И когда на вопрос этой оклеветанной девочки: "Правда ли, что жиды на пасху детей крадут и режут?" - благочестивый Алеша Карамазов отвечает: "Не знаю",- читатель понимает, что Алеша не мог так ответить; Алеша не может "не знать"; он - таков, каким написан,- просто не верит в эту позорную легенду, органически не может верить в нее, хотя и Карамазов.
Если же читателю будет доказано, что Алеша в юности действительно "не знал", пьют ли евреи кровь христиан, тогда читатель скажет, что Алеша вовсе не "скромный герой", как его рекомендовал автор, а весьма заметная величина, жив до сего дня и подвизается на поприще цинизма под псевдонимом "В. Розанов".
Всматриваясь в словоблудие Ивана Карамазова, читатель видит, что это Обломов, принявший нигилизм ради удобств плоти и по лени, и что его неприятие мира" - просто словесный бунт лентяя, а его утверждение, что человек - "дикое и злое животное",- дрянные слова злого человека.
Читатель видит также, что Иванове трактирное рассуждение о "ребеночке" - величайшая ложь и противное лицемерие, тотчас же обнаженное самим нигилистом в словах:
"Я никогда не мог понять, как можно любить своих ближних".
Ближний - это и есть ребенок, человек, который завтра унаследует после нас все доброе и злое, совершенное нами на земле, а если Иван не понимает, как можно любить его,- значит, все, что он говорит о жалости к "ребеночку".- сентиментальная ложь.
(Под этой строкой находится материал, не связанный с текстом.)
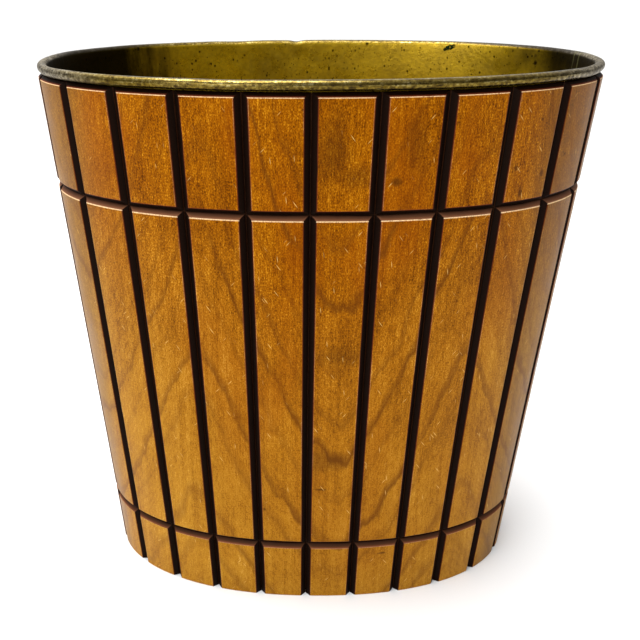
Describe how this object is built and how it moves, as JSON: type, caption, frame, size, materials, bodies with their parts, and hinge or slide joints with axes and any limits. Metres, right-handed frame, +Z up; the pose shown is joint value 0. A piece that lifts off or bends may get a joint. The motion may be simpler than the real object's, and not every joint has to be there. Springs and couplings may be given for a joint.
{
  "type": "wastebasket",
  "caption": "Oval tapered wastebasket: a gold-lacquered metal liner with a curled rim, clad in upright amber wood staves with dark V grooves.",
  "frame": {"origin": "on the floor, at the middle of the oval, under the middle of the object", "axes": "+X along the long axis of the oval, to the right seen from the front; -Y out of the front; +Z up"},
  "size_m": [0.3376, 0.1956, 0.3391],
  "materials": {
    "gold_lacquered_steel": "gold lacquer over sheet steel, worn to bare metal along the rim, speckled inside",
    "pan_steel": "gold lacquer over sheet steel, dull and speckled",
    "black_backing": "thin cloth stained near black",
    "amber_wood": "satin amber lacquer, with the groove walls stained near black"
  },
  "bodies": {
    "root": {"liner_shell": "gold_lacquered_steel", "base_pan": "pan_steel", "backing_sleeve": "black_backing", "stave_01": "amber_wood", "stave_02": "amber_wood", "stave_03": "amber_wood", "stave_04": "amber_wood", "stave_05": "amber_wood", "stave_06": "amber_wood", "stave_07": "amber_wood", "stave_08": "amber_wood", "stave_09": "amber_wood", "stave_10": "amber_wood", "stave_11": "amber_wood", "stave_12": "amber_wood", "stave_13": "amber_wood", "stave_14": "amber_wood", "stave_15": "amber_wood", "stave_16": "amber_wood", "stave_17": "amber_wood", "stave_18": "amber_wood", "stave_19": "amber_wood", "stave_20": "amber_wood", "stave_21": "amber_wood", "stave_22": "amber_wood", "stave_23": "amber_wood", "stave_24": "amber_wood"}
  },
  "joints": []
}
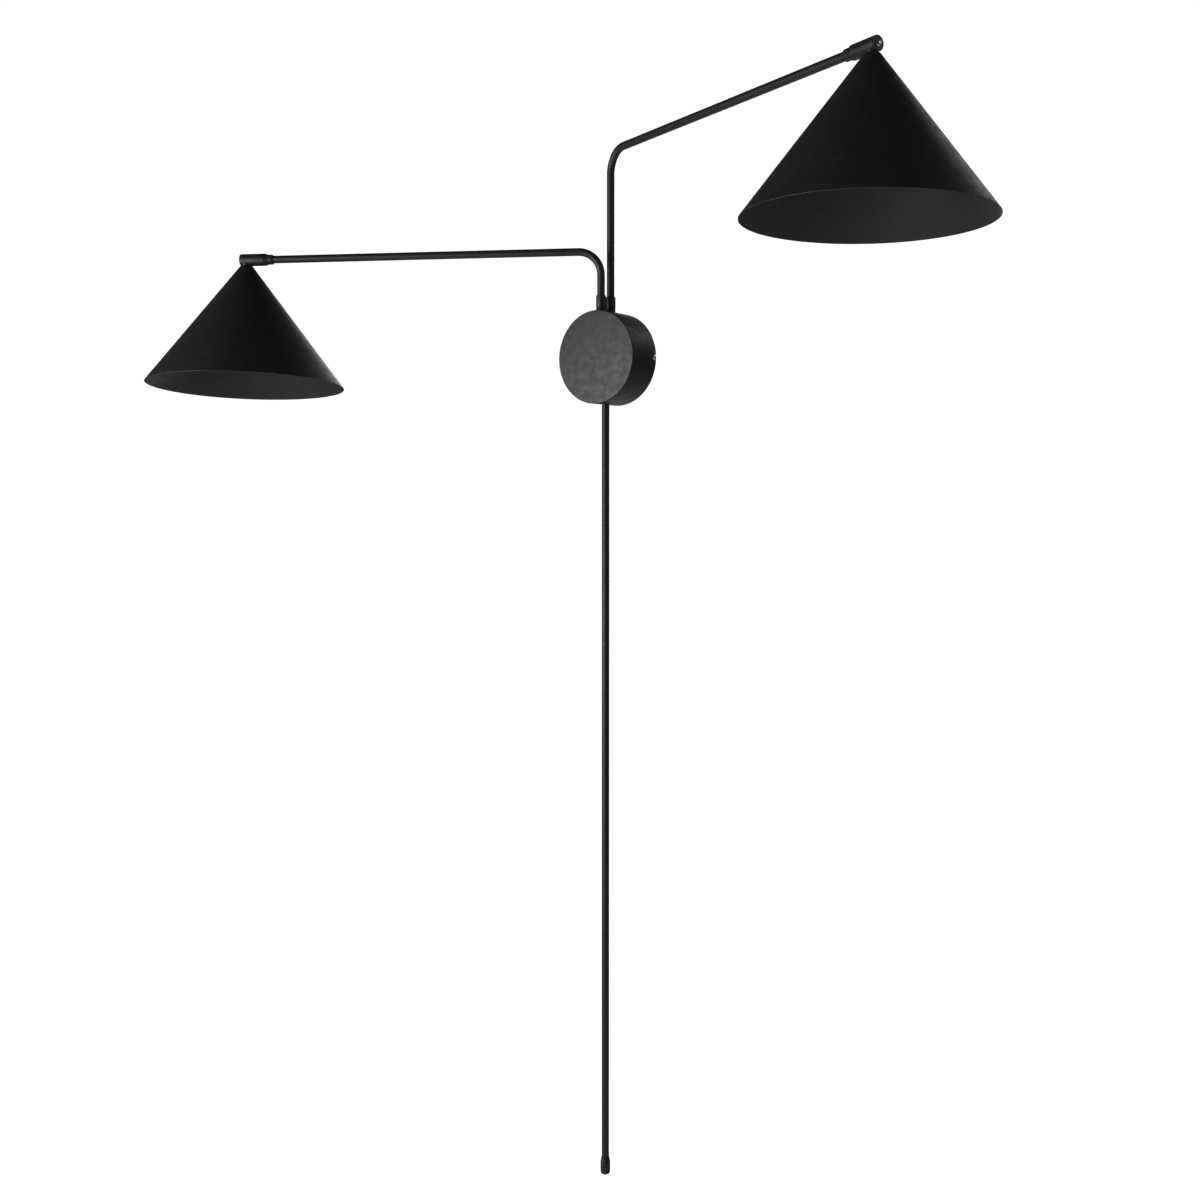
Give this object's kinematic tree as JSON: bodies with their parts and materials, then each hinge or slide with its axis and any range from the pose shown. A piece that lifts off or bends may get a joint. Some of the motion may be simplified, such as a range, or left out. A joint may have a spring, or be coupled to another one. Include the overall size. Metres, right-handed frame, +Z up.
{
  "type": "swing arm wall sconce",
  "caption": "Wall lamp with a drum wall box, swivelling bent-tube arms at different heights, rolling cone shades and a long straight rod below.",
  "frame": {"origin": "middle of the wall plate's back face, on the wall, level with the middle of the wall box", "axes": "+Z up, +Y into the wall, so the lamp stands out towards -Y; +X to the right as seen from the front"},
  "size_m": [1.121, 0.4128, 1.383],
  "materials": {
    "powder_coat_black": "satin black powder coat with a fine texture",
    "zinc_plated_steel": "zinc plated",
    "nickel_plated_steel": "polished nickel plate",
    "turned_brass": "turned",
    "black_thermoplastic": "moulded black thermoplastic",
    "white_nylon": "moulded natural nylon",
    "black_flex": "black round flex",
    "opal_glass": "opal"
  },
  "bodies": {
    "wall_base": {"wall_plate": "zinc_plated_steel", "canopy_cover": "powder_coat_black", "canopy_screw_left": "nickel_plated_steel", "canopy_screw_right": "nickel_plated_steel", "swivel_bracket": "zinc_plated_steel", "short_base_ring": "powder_coat_black", "long_base_ring": "powder_coat_black", "terminal_block": "white_nylon", "terminal_screw_left_lower": "turned_brass", "terminal_screw_left_upper": "turned_brass", "terminal_screw_right_lower": "turned_brass", "terminal_screw_right_upper": "turned_brass", "earth_screw": "turned_brass", "earth_nut": "turned_brass", "short_box_lead": "black_flex", "long_box_lead": "black_flex", "rod_tube": "powder_coat_black", "rod_end_cap": "powder_coat_black", "rod_nipple": "zinc_plated_steel", "rod_washer": "zinc_plated_steel", "rod_lock_nut": "zinc_plated_steel"},
    "short_arm": {"short_arm_tube": "powder_coat_black", "short_collar": "powder_coat_black", "short_thrust_washer": "zinc_plated_steel", "short_spring_washer": "zinc_plated_steel", "short_lock_nut": "zinc_plated_steel", "short_arm_lead": "black_flex", "short_end_collar": "powder_coat_black", "short_spindle": "zinc_plated_steel"},
    "short_head": {"short_knuckle": "powder_coat_black", "short_end_screw": "nickel_plated_steel", "short_shade": "powder_coat_black", "short_shade_nipple": "zinc_plated_steel", "short_shade_nut": "zinc_plated_steel", "short_lampholder": "black_thermoplastic", "short_bulb_base": "nickel_plated_steel", "short_bulb_globe": "opal_glass", "short_drop_lead": "black_flex"},
    "long_arm": {"long_arm_tube": "powder_coat_black", "long_collar": "powder_coat_black", "long_thrust_washer": "zinc_plated_steel", "long_spring_washer": "zinc_plated_steel", "long_lock_nut": "zinc_plated_steel", "long_arm_lead": "black_flex", "long_end_collar": "powder_coat_black", "long_spindle": "zinc_plated_steel"},
    "long_head": {"long_knuckle": "powder_coat_black", "long_end_screw": "nickel_plated_steel", "long_shade": "powder_coat_black", "long_shade_nipple": "zinc_plated_steel", "long_shade_nut": "zinc_plated_steel", "long_lampholder": "black_thermoplastic", "long_bulb_base": "nickel_plated_steel", "long_bulb_globe": "opal_glass", "long_drop_lead": "black_flex"}
  },
  "joints": [
    {"name": "short_swing", "type": "hinge", "parent": "wall_base", "child": "short_arm", "pos_m": [0, -0.04, 0.07], "axis": [0, 0, 1], "range_deg": [-12, 39]},
    {"name": "short_roll", "type": "hinge", "parent": "short_arm", "child": "short_head", "pos_m": [-0.41982, -0.27271, 0.136], "axis": [-0.8746, -0.4848, 0], "range_deg": [-24, 31]},
    {"name": "long_swing", "type": "hinge", "parent": "wall_base", "child": "long_arm", "pos_m": [0, -0.019, 0.07], "axis": [0, 0, -1], "range_deg": [-1, 47]},
    {"name": "long_roll", "type": "hinge", "parent": "long_arm", "child": "long_head", "pos_m": [0.44812, -0.19102, 0.267], "axis": [-0.9336, 0.3584, 0], "range_deg": [-21, 34]}
  ]
}
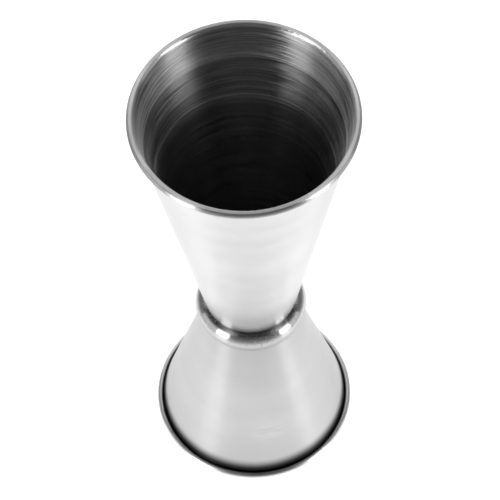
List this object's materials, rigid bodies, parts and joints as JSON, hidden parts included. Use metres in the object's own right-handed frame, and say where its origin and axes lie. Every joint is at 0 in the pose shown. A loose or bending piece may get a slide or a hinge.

"Весь мир познания не стоит слёзок ребеночка",- говорит нигилист, но читатель знает, что это - тоже ложь. Познание есть деяние, направленное к уничтожению горьких слез и мучений человека, стремление к победе над страшным горем русской земли. Вообще, читая книги Достоевского, читатель может корректировать мысли его героев, отчего они значительно выигрывают в красоте, глубине и в человечности.
Когда же человеку показывают образы Достоевского со сиены, да еще в исключительно талантливом исполнении,- игра артистов, усиливая талант Достоевского, придает его образам особенную значительность и большую законченность.
Сцена переносит зрителя из области мысли, свободно допускающей спор. в область внушения, гипноза, в темную область эмоций и чувств, да еще особенных, "карамазовских", злорадно подчеркнутых и сгущенных.- на сцене зритель видит человека, созданного Достоевским по образу и подобию "дикого и злого животного".
Но человек - не таков, я знаю.
И вот, находя, что вся деятельность Достоевского-художника является гениальным обобщением отрицательных признаков и свойств национального русского характера, я уверен, что образы его на сцене театра, подчеркнутые игрою артистов, приобретают убедительность н завершенность большую, чем на страницах книг.
Я считаю это социально вредным, ибо человек - не "дикое и злое животное" и он гораздо проще, милее, чем его выдумывают российские мудрецы.
А протест общества против того или иного литератора одинаково полезен как для общества, которому пора сознать свои силы и свое право борьбы против всего, что ему враждебно, так и для личности.
Тот, кто достаточно силен верой в себя и в жизненность своих идей, перешагнет через все сопротивления, и общество душу его не умертвит.